Lipolytic activity of P. aeruginosa strains, wild-type PAO1, lipase-negative mutant PABS1, and PABS1pLAFR3-21.P containing a cosmid with a 22.1-kb insert of chromosomal DNA from P. aeruginosa PAO1. (A) Halo formation of bacterial colonies on esterase indicator plates after incubation for 3 days at 30°C. (B) Lipolytic activities of culture supernatants in liquid assays, assayed with p-nitrophenylpalmitate (C₁₆) for lipase activity and p-nitrophenylcaproate (C₆) for esterase activity. Relative enzyme activities were determined as the ratio of OD₄₁₀ (enzyme activity) to OD₅₈₀ (cell density) per milliliter of culture supernatant.

FIG. 2

Autoradiography of l-[³⁵S]methionine–l-[³⁵S]cysteine-labeled proteins from cell lysates of E. coli BL21(DE3)(pLysS) containing pSKX− separated by SDS-PAGE. Samples were labeled prior to induction of T7 RNA polymerase expression (t = 0; lane A), 30 min after induction but prior to inhibition of E. coli RNA polymerase with rifampin (t = 30; lane B), and 30 min (t = 60; lane C) and 60 min (t = 90; lane D) after addition of rifampin. Lane M contains prestained molecular mass markers (Bio-Rad).

FIG. 3

Nucleotide sequence and derived amino acid sequence of the esterase gene estA. The putative Shine-Dalgarno sequence is underlined, the consensus sequence for the RpoN (ς⁵⁴)-dependent promoter is marked by dashed lines, and the putative signal sequence is indicated by an arrow.

FIG. 4

Sequence comparison between P. aeruginosa esterase (EstA) and members of a novel family of lipolytic enzymes (55). Identical amino acids are shaded in grey; numbers in parentheses refer to the number of amino acid residues between the conserved blocks. The putative catalytic triad residues (∗) are printed in bold, and the G-D-S-L-S consensus motif is underlined.

FIG. 5

Multiple alignment of C-terminal domains. EstA, outer membrane proteins, and secreted proteins belonging to the autotransporter family (31) were compared. Boxes indicate putative amphiphathic β-barrels, and the two fully conserved amino acids from the ATF are marked with an asterisk.

FIG. 6

Distribution of esterase (A) and glucose-6-phosphate dehydrogenase (B) activity in cellular compartments of P. aeruginosa PABS1 and E. coli JM109 containing estA on pBBX+. The percentages of total enzyme activities present in culture supernatants (SN), cytoplasmic-periplasmic fractions (CP/PP), and membranes (M) are given.

FIG. 7

One possible model of the C-terminal domain of P. aeruginosa esterase (EstA) located in the outer membrane.

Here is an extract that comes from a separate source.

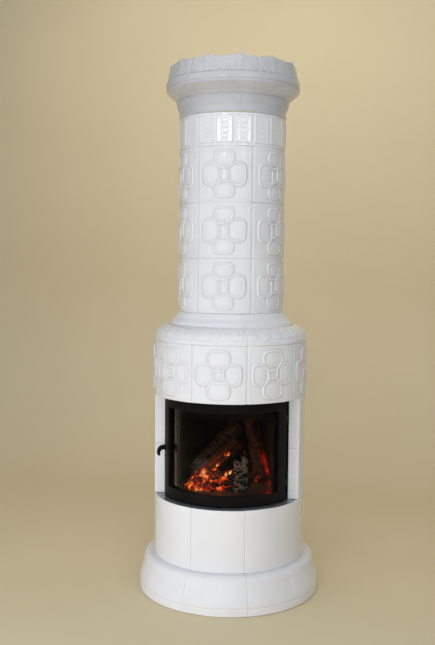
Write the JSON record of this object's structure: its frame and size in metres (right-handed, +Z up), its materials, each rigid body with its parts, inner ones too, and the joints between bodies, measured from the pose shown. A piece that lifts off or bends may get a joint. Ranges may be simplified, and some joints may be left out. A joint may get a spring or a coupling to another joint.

The C-terminal domain (∼G 374 to F 622) is predicted to consist of 11 amphipathic β-strands with 10 to 12 amino acid residues per strand, sufficient to traverse the hydrophobic core of the membrane. The two amino acids fully conserved in proteins belonging to the autotransporter family (31) are marked with asterisks; amino acids printed in bold indicate the hydrophobic side of the β-strands; and amino acids shaded in grey represent two girdles of aromatic residues, which seem to be present in outer membrane proteins of known structure.

FIG. 8

Effect of trypsin treatment on esterase activities of whole cells of P. aeruginosa and E. coli containing estA on pBBX+.